Ce sont les utilisateurs de la langue qui créent le sens, pas les dictionnaires.

Même si un mot figure dans un dictionnaire, la définition fournie par le ou les lexicographes n’est pas parfaite et ne reflète pas nécessairement tous les sens possibles du mot. Examinez les utilisations suivantes du mot ;museum ;en anglais.

(1) I visited a museum in Toronto today.
(2) The museum said they were closing indefinitely.

L’utilisation de museum dans la phrase (1) est simple : de manière générale, le mot signifie « lieu d’exposition d’œuvres d’art », etc.
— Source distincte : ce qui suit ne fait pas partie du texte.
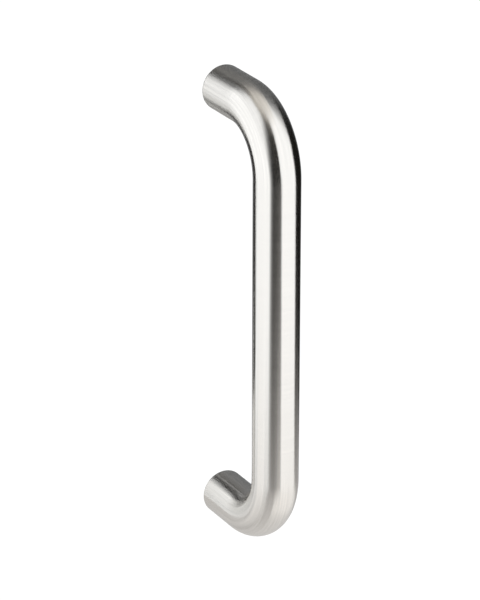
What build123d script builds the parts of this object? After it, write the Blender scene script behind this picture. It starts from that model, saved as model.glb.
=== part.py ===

Le mot museum dans la phrase (2) n’a pas ce sens littéral, puisque ce n’est pas le lieu ou le bâtiment qui a dit quelque chose. Le mot de l’exemple (2) signifie plus ou moins « qu’une personne qui travaille au musée a dit que celui-ci fermait ses portes pour une durée indéterminée ». Si vous cherchez « museum » dans l’Oxford English Dictionary (ou tout autre dictionnaire), ce sens – « personne qui travaille dans un musée » – ne figure pas parmi les entrées. Cela signifie-t-il que le mot museum ne peut pas être utilisé en anglais selon cette interprétation? ;Pas du tout : il s’agit d’une utilisation valide sur le plan descriptif du mot parce que des locuteurs l’utilisent bel et bien de cette façon.

Nous devons rappeler à nouveau que ce sont des êtres humains qui écrivent les dictionnaires. Il est tout à fait irréaliste d’attendre d’un lexicographe, ou même d’un groupe de lexicographes, qu’il inclue tous les sens de tous les mots dans un dictionnaire. Ce n’est pas réaliste, car un mot polysémique sera utilisé différemment selon le contexte. On ne peut attendre des lexicographes qu’ils observent, suivent et enregistrent tous les usages possibles d’un mot – particulièrement parce que de nouveaux usages de mots existants émergent continuellement. Ce qu’il faut retenir, c’est la raison d’être des dictionnaires. Les dictionnaires sont censés être une référence : un outil qui fournit une image générale d’un mot avec suffisamment d’informations pour vous donner une idée de la façon dont il peut être utilisé. On peut notamment considérer qu’un dictionnaire est un registre partiel des usages de la langue par ses locuteurs. Les locuteurs d’une communauté linguistique créent de nouveaux mots et leur attribuent un sens, et les lexicographes répertorient une partie de ces usages dans les dictionnaires. Comme ils ne peuvent pas inclure tous les sens de tous les mots, ils donnent suffisamment d’informations pour qu’on puisse se faire une idée de la façon dont le mot est utilisé.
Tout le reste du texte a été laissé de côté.